Stocks are bought and traded on stock exchanges. These exchanges are also known as stock markets.  A stock market is a marketplace where buyers and sellers of stocks, representing ownership claims on businesses, can transact. Traders who trade shares in a stock market are called stock traders, Investors that invest in stocks for a period of time are called stock investors.

As a stock investor, the value of your share fluctuates as the company's stock price rises and falls. Fundamental analysis is the process by which stock traders choose which stocks to buy and when based on data such as company news, information, and earnings. Technical analysis is another tool used by stock traders to forecast the future value of a company's stock using the stock’s price candle chart.

What are the differences between crypto and stocks?

crypto vs stocks differences

1. Ownership

Stock investment is the acquisition of ownership in a company or corporation. Cryptocurrency investment does not entail ownership of a company's stock. Crypto investors do not receive traditional dividends from companies like stocks. 

2. Transactions

In non-custodial wallets, cryptocurrency transactions can be done in a decentralized way, transactions are completed without a broker or an exchange serving as an intermediary and filling trades. Cryptocurrency transactions are carried out in a peer-to-peer manner, with no central authority governing and regulating them. In stocks, shares cannot be sent from one owner to another in a decentralized and anonymous manner; instead, you must use a broker or a stock marketplace to make transactions.

3. Regulations

Financial institutions regulate stock, and businesses are required to disclose any information that might affect the price of their stock. Stock investors can use this information to make financial decisions on which stock to invest in. Financial institutions do not regulate most cryptocurrencies. The exceptions are stable cryptocurrencies pegged to Fiat currency.

4. Privacy

Cryptocurrency has a feature of privacy; transactions can be made anonymously in a peer-to-peer manner, and the addresses (accounts) can be traced on blockchain explorer but the owner of the addresses cannot be known in decentralized wallets. In stocks, KYC is necessary to be able to trade in stock markets, and the company can know the owners of their stocks.

5. Liquidity

Stocks have more liquidity compared to cryptocurrencies. The ability to quickly exchange your assets for fiat money is known as liquidity. The liquidity in cryptocurrencies varies from one crypto to another. For example, the liquidity in BTC is more than the liquidity in Avax.

6. Volatility

Cryptocurrency is more volatile compared to stocks. Cryptocurrencies can see a crypto trading price decline of 50% in a day which is not the case in stocks. It is not common to see a stock value fall more than 50% in a day. 

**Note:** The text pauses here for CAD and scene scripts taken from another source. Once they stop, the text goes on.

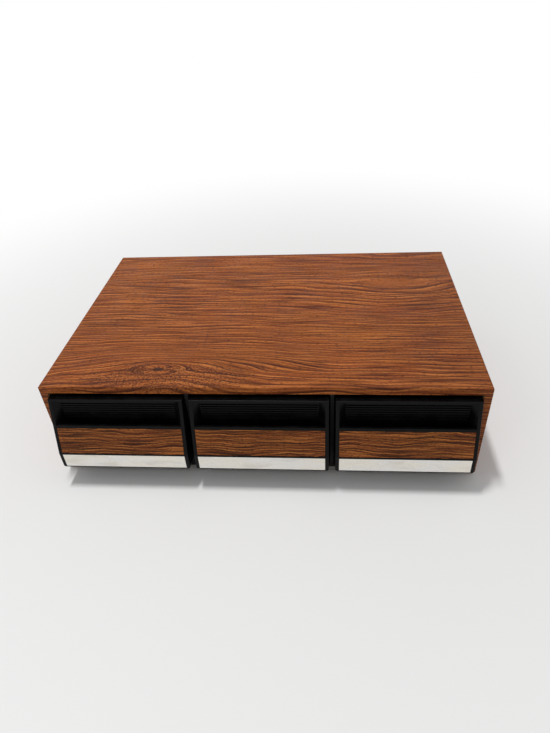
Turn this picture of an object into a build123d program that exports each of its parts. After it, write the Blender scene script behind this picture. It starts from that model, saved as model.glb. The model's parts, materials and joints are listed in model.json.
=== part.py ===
from build123d import *
import os
from math import cos, radians, sin, tan

# A tabletop cabinet with three drawers for audio cassettes. Sizes are in millimetres.
# X runs across the cabinet, Y from the front to the back, and Z up. The origin is on
# the table, under the middle of the whole outline, drawer fronts included.

# Cabinet: a folded wrap of two sides and a top, with thin boards inside it
drawer_count = 3
body_width = 382.0
body_depth = 250.0
body_height = 97.5              # without the feet
side_thickness = 6.5
top_thickness = 7.0
wrap_radius = 1.0               # rounding of the two folded edges
bottom_thickness = 4.0
partition_thickness = 3.0
top_groove_depth = 2.5          # grooves that hold the partitions
bottom_groove_depth = 1.5
groove_stop = 10.0              # the grooves start this far behind the front edges
back_thickness = 3.0
back_recess = 0.8               # the back board sits this deep behind the rear edges
rebate_width = 3.5              # how far the back board reaches into top and sides

# Feet, and the wire staples of the back board
foot_diameter = 14.0
foot_height = 3.5
foot_inset = 22.0               # foot centre from the outer faces
foot_bevel = 0.9
staple_width = 9.0              # over both legs
staple_length = 12.0            # of the legs
staple_wire = 1.2               # along the crown
staple_thickness = 0.6
staple_gap = 0.05               # between a leg and its hole, all round
staple_count_across = 4         # in the top, and again in the bottom
staple_count_up = 2             # in each side

# Drawer front: a hollow moulding, seen in section from its top edge down
front_side_gap = 1.25           # to the partitions and sides
front_top_gap = 2.8             # to the top board
front_bottom_gap = 1.2          # to the bottom board
plate_thickness = 2.0           # the flat plate that closes the opening
lip_projection = 5.35           # how far the top edge stands out
front_projection = 18.7         # how far the lower face stands out
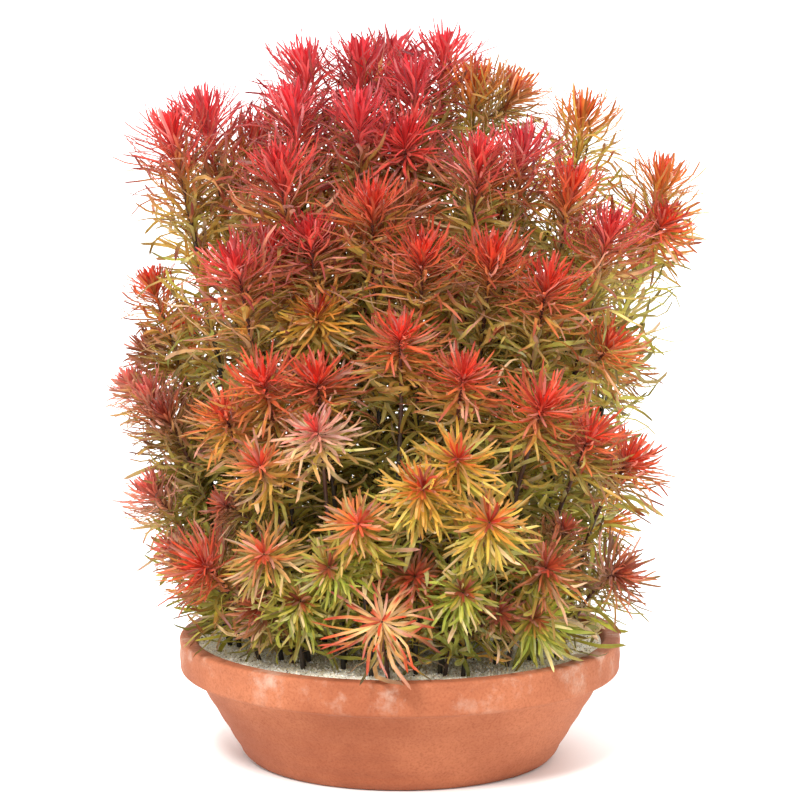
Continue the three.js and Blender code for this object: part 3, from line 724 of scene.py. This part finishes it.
def leaves(stem, longest, spread, tint, main, old_leaves, random):
    """Every leaf of one stem, as vertices, colours and how near each vertex is to the midrib."""
    below, angle = leaf_places(stem, spread, tint, main, old_leaves, random)
    mm = below / MM
    count = len(mm)
    place, along, across, sideways = stem.at(below)
    radial = across * np.cos(angle)[:, None] + sideways * np.sin(angle)[:, None]
    line = midribs(place, along, radial, mm, longest, spread, random)

    way = unit(np.gradient(line, axis=1))
    along = along[:, None, :]
    normal = unit(along - np.sum(along * way, axis=-1, keepdims=True) * way)
    width_way = np.cross(way, normal)
    twist_along = BASE_TWIST + (1 - BASE_TWIST) * LEAF_STATIONS
    twist_stray = stray(TWIST_STRAY, smoothstep(mm, *RIPENING_MM))[:, None]
    twist = random.normal(0, 1, count)[:, None] * twist_along * twist_stray
    blade = width_way * np.cos(twist)[..., None] + normal * np.sin(twist)[..., None]
    face = normal * np.cos(twist)[..., None] - width_way * np.sin(twist)[..., None]

    widening = smoothstep(mm * (1 + STAR_WIDENING * spread), *WIDENING_MM)
    wide = YOUNG_LEAF_WIDTH + (GROWN_LEAF_WIDTH - YOUNG_LEAF_WIDTH) * widening
    wide *= random.uniform(*WIDTH_CHANCE, count)
    half = 0.5 * wide[:, None, None] * LEAF_WIDTHS[:, None]
    left = line - blade * half + face * (half * LEAF_FOLD)
    right = line + blade * half + face * (half * LEAF_FOLD)

    rows = len(LEAF_STATIONS) - 1
    grid = np.stack([left[:, :rows], line[:, :rows], right[:, :rows]], axis=2).reshape(count, rows * 3, 3)
    verts = np.concatenate([grid, line[:, -1:, :]], axis=1)
    colours = leaf_colours(mm, place, spread, tint, random)
    shade = np.concatenate([np.repeat(colours[:, :rows], 3, axis=1), colours[:, -1:]], axis=1)
    rib = np.tile([0.0, 1.0, 0.0] * rows + [1.0], (count, 1))
    return verts, shade, rib


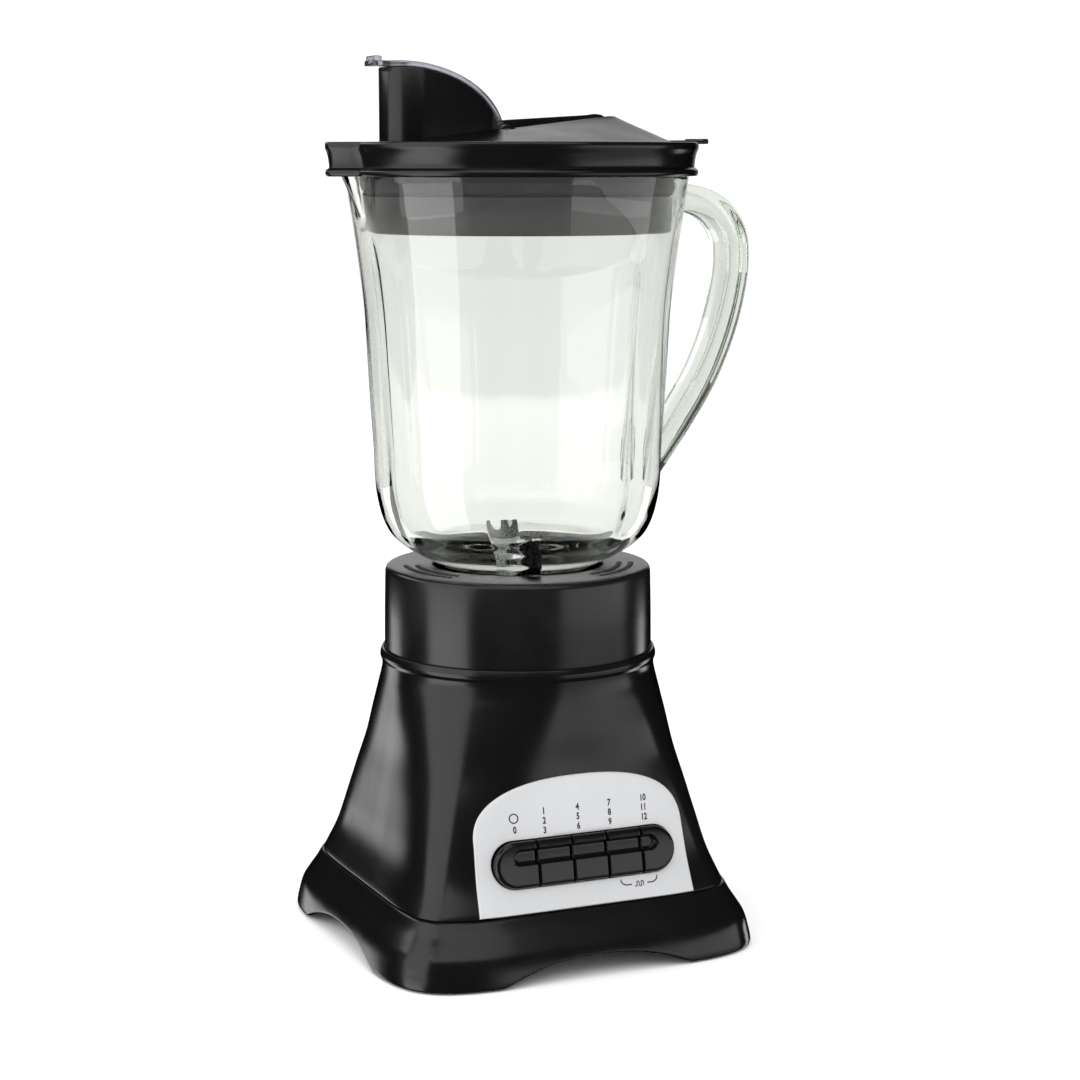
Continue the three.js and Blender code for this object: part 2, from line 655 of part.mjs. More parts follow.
function glassJar() {
  const crest = neckRadius + threadDepth;
  const threads = [[neckRadius, 6], [crest, 7.5], [crest, 10.5], [neckRadius, 12]];
  const shoulder = [[neckRadius, 0], ...threads, [neckRadius + 0.3, 22.8], [40.2, 26.2], ...jarOutside];
  const rim = [[rimRadius, jarHeight - 7], [rimRadius, jarHeight - 1.2], [rimRadius - 1.2, jarHeight],
    [rimRadius - glassWall + 1, jarHeight], [rimRadius - glassWall, jarHeight - 1.5]];
  const inside = jarOutside.slice(3).reverse().map(([r, z]) => [r - glassWall, z]);
  const floorCurve = [[51, 40.5], [45, 34.6], [36, 28.4], [neckBore + 1, 22], [neckBore, 19], [neckBore, 0]];
  const profile = [...shoulder, ...rim, ...inside, ...floorCurve].map(([r, z]) => new THREE.Vector2(r, z + neckBottom));
  profile.push(profile[0].clone());
  const geometry = new THREE.LatheGeometry(profile, facets).rotateX(Math.PI / 2);
  const place = geometry.attributes.position;
  for (let i = 0; i < place.count; i++) {
    const [x, y, z] = [place.getX(i), place.getY(i), place.getZ(i)];
    const turn = Math.abs(Math.atan2(y, -x)) / lipSpread;
    const rise = (z - rimTop + lipHeight) / lipHeight;
    if (turn < 1 && rise > 0) {
      const push = lipReach * Math.cos(turn * Math.PI / 2) ** 1.5 * rise ** 1.2;
      place.setX(i, x - push);
    }
  }
  const bore = jarOutside.slice(3).map(([r, z]) => [r - glassWall / 2, z + neckBottom]);
  const core = turned([[0, bore[0][1]], ...bore, [0, bore.at(-1)[1]]], facets);
  const grip = handle().subtract(core);
  return solid(geometry).add(grip);
}

// Handle centre line in (x, z above the shoulder)
function handle() {
  const out = rimRadius + handleReach - handleThickness / 2;
  const line = [
    [rimRadius - 4, 128], [out - 21.6, 127.9], [out - 8.6, 122.6], [out - 1.3, 112.6], [out, 101.5],
    [out - 2, 86.5], [out - 7, 69], [out - 15.5, 50], [out - 26, 33.5], [shoulderRadius - 2.5, 10],
  ];
  const foot = neckBottom + shoulderHeight;
  const path = new THREE.CatmullRomCurve3(line.map(([x, z]) => new THREE.Vector3(x, 0, foot + z * sideStretch)));
  const [a, b, r] = [handleThickness / 2, handleWidth / 2, 3];
  const section = shapeOf([[b, r - a], [b, a - r], [b - r, a], [r - b, a], [-b, a - r], [-b, r - a], [r - b, -a],
    [b - r, -a]]);
  const steps = 20;
  const sweep = new THREE.ExtrudeGeometry(section, { steps, extrudePath: path });
  return solid(uprightSection(sweep, path, steps));
}

// Lays each ring of a sweep again, so that the section's width is along Y
function uprightSection(geometry, path, steps) {
  const frames = path.computeFrenetFrames(steps, false);
  const place = geometry.attributes.position;
  const point = new THREE.Vector3();
  const centres = [];
  for (let i = 0; i <= steps; i++) centres.push(path.getPointAt(i / steps));
  for (let i = 0; i < place.count; i++) {
    point.fromBufferAttribute(place, i);
    let nearest = 0;
    for (let k = 1; k <= steps; k++) {
      const [now, best] = [k, nearest].map((n) => Math.abs(point.clone().sub(centres[n]).dot(frames.tangents[n])));
      const near = point.distanceTo(centres[k]) < handleWidth;
      if (near && (now < best || point.distanceTo(centres[nearest]) > handleWidth)) nearest = k;
    }
    const arm = point.clone().sub(centres[nearest]);
    const [u, v] = [arm.dot(frames.normals[nearest]), arm.dot(frames.binormals[nearest])];
    const side = new THREE.Vector3(0, 1, 0);
    const up = frames.tangents[nearest].clone().cross(side);
    point.copy(centres[nearest]).addScaledVector(side, u).addScaledVector(up, v);
    place.setXYZ(i, point.x, point.y, point.z);
  }
  return geometry;
}

// ---- lid ----
function lidRim(inset, low, high) {
  const nose = new THREE.Shape();
  const tip = 5 - inset / 2;
  nose.moveTo(-lidRadius + 8, -12.6 - 4 + inset);
  nose.lineTo(-lidRadius + 1.5, -12.6 + inset);
  nose.absarc(-lidNoseReach + 5 + inset / 2, 0, tip, -Math.PI * 0.72, -Math.PI * 1.28, true);
  nose.lineTo(-lidRadius + 1.5, 12.6 - inset);
  nose.lineTo(-lidRadius + 8, 12.6 + 4 - inset);
  nose.closePath();
  return raised(nose, low, high);
}

function wing(side) {
  const wingRadius = lidRadius - 9.2;
  const foot = lidTop - 1.2;
  const points = [[-48, wingInset, lidTop + 1], [36, wingInset, lidTop + wingRise], [57, wingInset, lidTop + 2.2],
    [-50, wingInset, foot], [62, wingInset, foot]];
  for (const angle of [24, 48, 72, 96, 120, 138]) {
    const turn = THREE.MathUtils.degToRad(angle);
    points.push([wingRadius * Math.cos(turn), wingRadius * Math.sin(turn), foot]);
  }
  return solid(new ConvexGeometry(points.map(([x, y, z]) => new THREE.Vector3(x, side * y, z))));
}

function chutePlan(inset) {
  const radius = chuteHalf - inset;
  const plan = new THREE.Shape();
  plan.moveTo(chuteEnd - inset, -radius);
  plan.lineTo(chuteEnd - inset, radius);
  plan.lineTo(chuteTip + chuteHalf, radius);
  plan.absarc(chuteTip + chuteHalf, 0, radius, Math.PI / 2, Math.PI * 1.5);
  plan.closePath();
  return plan;
}

const curveFoot = lidTop + 2.1;
const curveCentre = chuteEnd - chuteRun - 1;

// Side outline under the chute's quarter-ellipse top, grown by an offset
function underCurve(offset, low) {
  const outline = [[curveCentre - 20, low], [curveCentre + chuteRun + offset, low]];
  for (let i = 0; i <= 12; i++) {
    const angle = Math.PI / 2 * i / 12;
    outline.push([curveCentre + (chuteRun + offset) * Math.cos(angle), curveFoot + (chuteRise + offset) * Math.sin(angle)]);
  }
  outline.push([curveCentre - 20, curveFoot + chuteRise + offset]);
  return shapeOf(outline);
}

function chute() {
  const walls = raised(chutePlan(0), lidTop - 1, lidTop + 60);
  return walls.intersect(along(underCurve(0, lidTop - 2), -20, 20));
}

const hingeX = curveCentre + chuteRun + capThickness + gap + 1.4;
const hingeZ = lidTop + 4.6;
const earRadius = 2.4;
const noseWall = 1.4;

function lid() {
  const inner = rimRadius + gap;
  const under = lidTop - lidDeck;
  const crown = turned([
    [inner, lidBottom], [lidRadius, lidBottom], [lidRadius + 0.1, lidBottom + 2], [lidRadius - 1.5, lidBottom + 4.2],
    [lidRadius - 1.5, lidTop - 4.4], [lidRadius, lidTop - 2.2], [lidRadius - 0.8, lidTop], [0, lidTop], [0, under],
    [plugRadius - 2.2, under], [plugRadius - 2.2, rimTop - plugDepth], [plugRadius, rimTop - plugDepth],
    [plugRadius, under], [inner, under],
  ], facets);
  const notch = lidRim(noseWall, lidBottom - 1, under);
  const nose = lidRim(0, lidBottom, lidTop).subtract(rod(inner, lidBottom - 1, under, 0, 0, facets)).subtract(notch);
  const tab = joined(block(lidRadius - 7.2, lidTabReach, -9, 9, under, lidTop),
    block(lidTabReach - 3, lidTabReach, -9, 9, lidTop - 1, lidTop + 1.6));
  let ears = null;
  for (const [y0, y1] of [[10, 12.6], [-12.6, -10]]) {
    const ear = crossRod(earRadius, y0, y1, hingeX, hingeZ)
      .add(block(hingeX - earRadius, hingeX + earRadius, y0, y1, lidTop - 1, hingeZ));
    ears = ears ? ears.add(ear) : ear;
  }
  const chuteHole = raised(chutePlan(chuteWall), under - 1, lidTop + 60);
  return joined(crown.subtract(notch), nose, tab, wing(1), wing(-1), chute(), ears)
    .subtract(chuteHole).subtract(crossRod(1.1 + gap, -20, 20, hingeX, hingeZ));
}

function lidSeal() {
  const [low, inner] = [rimTop - 12, plugRadius + gap];
  const lip = rimRadius - glassWall - 1.2;
  return turned([
    [inner, low], [inner + 2, low], [lip, low + 2.4], [lip, low + 4], [inner + 2.2, low + 5.4],
    [inner + 2.2, rimTop - 0.6], [inner, rimTop - 0.6],
  ], facets);
}

function spoutCap() {
  const low = curveFoot + 1.4;
  const strip = along(underCurve(capThickness + gap, lidTop), -20, 20)
    .subtract(along(underCurve(gap, lidTop - 1), -21, 21));
  const plan = joined(raised(chutePlan(-gap), low, low + 60),
    block(chuteEnd - 1, chuteEnd + 20, -chuteHalf, chuteHalf, low, low + 60));
  const top = curveFoot + chuteRise + capThickness + gap;
  const tab = joined(block(chuteTip - 5.4, chuteTip + 8, -7, 7, top - capThickness, top),
    block(chuteTip - 4.6, chuteTip - 1, -5, 5, top - 0.5, top + capLift));
  const knuckle = crossRod(2, -9.7, 9.7, hingeX, hingeZ);
  const trunnion = crossRod(1.1, -12.4, 12.4, hingeX, hingeZ);
  let cap = strip.intersect(plan);
  for (const [y0, y1] of [[9.7, 15], [-15, -9.7]]) {
    cap = cap.subtract(block(hingeX - 8, hingeX + 8, y0, y1, lidTop, hingeZ + earRadius + gap));
  }
  return joined(cap, tab, knuckle, trunnion);
}

// ---- finishes ----
const finish = (color, roughness, metalness = 0) => ({ color, roughness, metalness });
const glossBlack = finish(0x1b1b1d, 0.18);
const satinBlack = finish(0x222224, 0.35);
const rubber = finish(0x19191a, 0.8);
const silver = finish(0xd9dadc, 0.35);
const glass = { ...finish(0xdfe8e2, 0.05), transparent: true, opacity: 0.35 };
const smoky = { ...finish(0x8c8d98, 0.1), transparent: true, opacity: 0.45 };
const steel = finish(0xc6c8ca, 0.25, 1);
const iron = finish(0x8b8d90, 0.5, 0.9);
const copper = finish(0xb0683a, 0.4, 0.9);
const zinc = finish(0xb9bcc0, 0.4, 0.9);
const nylon = finish(0xe8e6de, 0.5);
const carbon = finish(0x2a2a2c, 0.7);
const brass = finish(0xc8a24f, 0.35, 0.9);

const model = new THREE.Group();
const blender = new THREE.Group();
model.add(blender);

function piece(name, body, look, x = 0, y = 0) {
  const mesh = new THREE.Mesh(geometryOf(body), new THREE.MeshStandardMaterial(look));
  mesh.name = name;
  mesh.position.set(x, y, 0);
  blender.add(mesh);
}

piece('upper_housing', upperHousing(), glossBlack);
piece('foot_skirt', footSkirt(), glossBlack);
piece('base_plate', basePlate(), satinBlack);
[[1, 1], [-1, 1], [-1, -1], [1, -1]].forEach(([sx, sy], i) => {
  piece(`rubber_foot_${i + 1}`, rubberFoot(), rubber, sx * rubberFootPitch, sy * rubberFootPitch);
  piece(`base_screw_${i + 1}`, baseScrew(), zinc, sx * screwPostPitch, sy * screwPostPitch);
});
piece('control_panel', controlPanel(), silver);
piece('switch_frame', switchFrame(), nylon);
keyNames.forEach((name, i) => {
  piece(name, keyBody(i), glossBlack);
  piece(`${name}_spring`, keySpring(i), steel);
});
piece('latch_bar', latchBar(), zinc);
piece('cord_gland', cordGland(), rubber);
piece('upper_motor_bracket', upperBracket(), zinc);
piece('lower_motor_bracket', lowerBracket(), zinc);
piece('stator', stator(), iron);
[1, -1].forEach((side, i) => {
  piece(`field_coil_${i + 1}`, fieldCoil(side), copper);
  piece(`carbon_brush_${i + 1}`, carbonBrush().rotate([0, 0, 180 * i]), carbon);
  piece(`brush_holder_${i + 1}`, brushHolder().rotate([0, 0, 180 * i]), brass);
});
piece('upper_bearing', bearing(upperBearing, 6), steel);
piece('lower_bearing', bearing(lowerBearing, 6), steel);
piece('motor_shaft', motorShaft(), steel);
piece('armature', armature(), copper);
piece('commutator', ring(shaftRadius + gap, 10, commutatorLow, commutatorLow + 10), copper);
piece('cooling_fan', coolingFan(), satinBlack);
piece('drive_coupling', driveCoupling(), satinBlack);
piece('jar_collar', jarCollar(), satinBlack);
piece('jar_gasket', jarGasket(), rubber);
piece('cutter_hub', cutterHub(), satinBlack);
piece('shaft_bush', shaftBush(), brass);
piece('glass_jar', glassJar(), glass);
piece('blade_shaft', bladeShaft(), steel);
piece('lower_blade', blade(bladeLow, bladeReach, -5, 6.5), steel);
piece('blade_spacer', ring(shaftRadius + gap, 6, bladeLow + 1.8, bladeLow + 4.2), steel);
piece('upper_blade', blade(bladeLow + 4.5, bladeReach - 3, 13, 6.5).rotate([0, 0, 90]), steel);
piece('blade_nut', bladeNut(), steel);
piece('driven_coupling', drivenCoupling(), zinc);
piece('lid', lid(), glossBlack);
piece('lid_seal', lidSeal(), rubber);
piece('spout_cap', spoutCap(), smoky);

// The frame's origin is the middle of the footprint over spout and handle, on the floor
const extent = new THREE.Box3().setFromObject(blender);
blender.position.x = -(extent.min.x + extent.max.x) / 2;

export default model;
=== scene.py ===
import math

import bmesh
import bpy
import numpy as np
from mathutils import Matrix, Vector


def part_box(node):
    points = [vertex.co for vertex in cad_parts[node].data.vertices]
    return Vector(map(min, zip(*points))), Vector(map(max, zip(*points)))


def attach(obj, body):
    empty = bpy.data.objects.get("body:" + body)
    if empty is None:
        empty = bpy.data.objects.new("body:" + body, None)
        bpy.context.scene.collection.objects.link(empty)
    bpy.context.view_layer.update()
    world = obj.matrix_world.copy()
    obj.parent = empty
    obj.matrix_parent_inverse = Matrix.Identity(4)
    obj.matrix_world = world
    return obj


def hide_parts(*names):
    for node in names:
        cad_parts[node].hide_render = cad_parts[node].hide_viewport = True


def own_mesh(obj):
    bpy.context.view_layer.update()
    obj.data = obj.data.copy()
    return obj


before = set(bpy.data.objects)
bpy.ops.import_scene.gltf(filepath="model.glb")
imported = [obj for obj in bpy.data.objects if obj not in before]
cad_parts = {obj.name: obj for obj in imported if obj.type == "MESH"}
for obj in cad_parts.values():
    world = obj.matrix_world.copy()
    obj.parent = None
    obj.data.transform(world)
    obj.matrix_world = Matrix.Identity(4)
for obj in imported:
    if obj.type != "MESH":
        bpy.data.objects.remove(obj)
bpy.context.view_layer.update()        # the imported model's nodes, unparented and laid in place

# ---- studio ----
# The blender stands on a white table in front of a white backdrop. The camera is in front of the keys,
# a little to their left and level with the top of the jar, and looks down slightly.
shaft_low, shaft_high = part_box("motor_shaft")
axis_x = (shaft_low.x + shaft_high.x) / 2
eye_distance = 1.0521
eye_height = 0.33317
eye_swing = math.radians(23.63)
eye_turn = math.radians(24.151)
eye_tilt = math.radians(8.847)

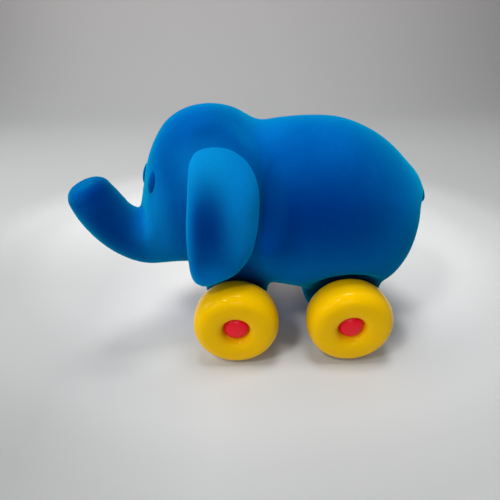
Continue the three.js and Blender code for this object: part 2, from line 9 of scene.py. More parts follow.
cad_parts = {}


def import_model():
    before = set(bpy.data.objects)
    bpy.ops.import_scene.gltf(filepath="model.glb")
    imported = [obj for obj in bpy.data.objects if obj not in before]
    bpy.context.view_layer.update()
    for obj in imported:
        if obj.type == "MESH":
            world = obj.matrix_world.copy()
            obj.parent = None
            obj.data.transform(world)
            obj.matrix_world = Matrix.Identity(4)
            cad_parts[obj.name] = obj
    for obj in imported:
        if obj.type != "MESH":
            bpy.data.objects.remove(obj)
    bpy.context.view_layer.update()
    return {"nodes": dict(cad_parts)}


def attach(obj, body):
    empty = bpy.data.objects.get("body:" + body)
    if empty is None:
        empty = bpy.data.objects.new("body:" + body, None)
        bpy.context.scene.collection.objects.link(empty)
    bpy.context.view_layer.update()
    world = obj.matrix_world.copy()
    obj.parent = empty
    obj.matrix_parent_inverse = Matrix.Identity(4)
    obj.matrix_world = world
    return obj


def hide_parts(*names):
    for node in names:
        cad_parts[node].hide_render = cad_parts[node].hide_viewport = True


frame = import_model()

MM = 0.001

# Camera, at the photograph's angle
CAMERA_PLACE = (-5.3, -165.0, 130.3)
CAMERA_PITCH = math.radians(29.71)
CAMERA_ROLL = math.radians(-0.97)
FOCAL_PIXELS = 392.6
PICTURE_PIXELS = 500
SENSOR_WIDTH = 36.0

# Wheels and running gear
WHEEL_RADIUS = 18.5
WHEEL_WIDTH = 17.0
WHEEL_WALL = 2.4
TRACK_WIDTH = 80.0
FRONT_AXLE_X = -11.8
REAR_AXLE_X = 37.2
AXLE_Z = WHEEL_RADIUS
AXLE_RADIUS = 2.0
HUB_MOUTH_RADIUS = 6.0
RING_INNER_RADIUS = 5.2
HUB_RECESS_DEPTH = 5.6
HUB_TUBE_RADIUS = 4.4
TREAD_FLAT_WIDTH = 4.0
RIM_LIP_DEPTH = 2.2
RIB_COUNT = 6
RIB_THICKNESS = 1.5
RIB_SETBACK = 3.0
WHEEL_ROUNDNESS = 2.6
HUB_ROUNDNESS = 3.4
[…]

Pros and cons of investing in crypto and stocks

Pros and Cons of Stocks Investment 

Pros and Cons of Stocks Investment

Pros and Cons of Cryptocurrency Investment 

Pros and Cons of Cryptocurrency Investment

Crypto vs Stocks, which is the best investment for you?

Choosing the asset to invest in is considered one of the first steps to take as an investor. Investors have different risk tolerances. It is advisable for investors with a lower risk tolerance to invest in stocks considering how less volatile they are compared to cryptocurrency. Investors with higher risk tolerance can choose to invest in cryptocurrency. 

For the time being, stocks are far safer to invest in than cryptocurrencies. In stock investing, an investor can gradually build wealth over time as a company grows, and the risk of losing money is lower than in cryptocurrency. Due to the volatile nature of cryptocurrency, most investors follow a technique called Dollar Cost Averaging. Dollar Cost Average (DCA) is an investment technique that entails investing in equal installments regardless of the asset price. This technique helps in reducing volatility impact on an investor's cryptocurrency portfolio

Deciding on the investment's timeframe is another factor that investors should consider. Hundreds of great cryptocurrency projects are emerging that have real-world utility and have the potential to become legal tender in the coming years or even decades. A long-term investor with a high-risk tolerance can choose to invest small sums in these "highly researched" cryptocurrency projects; these small sums have the potential to produce insane gains if left for years or decades, regardless of present volatility.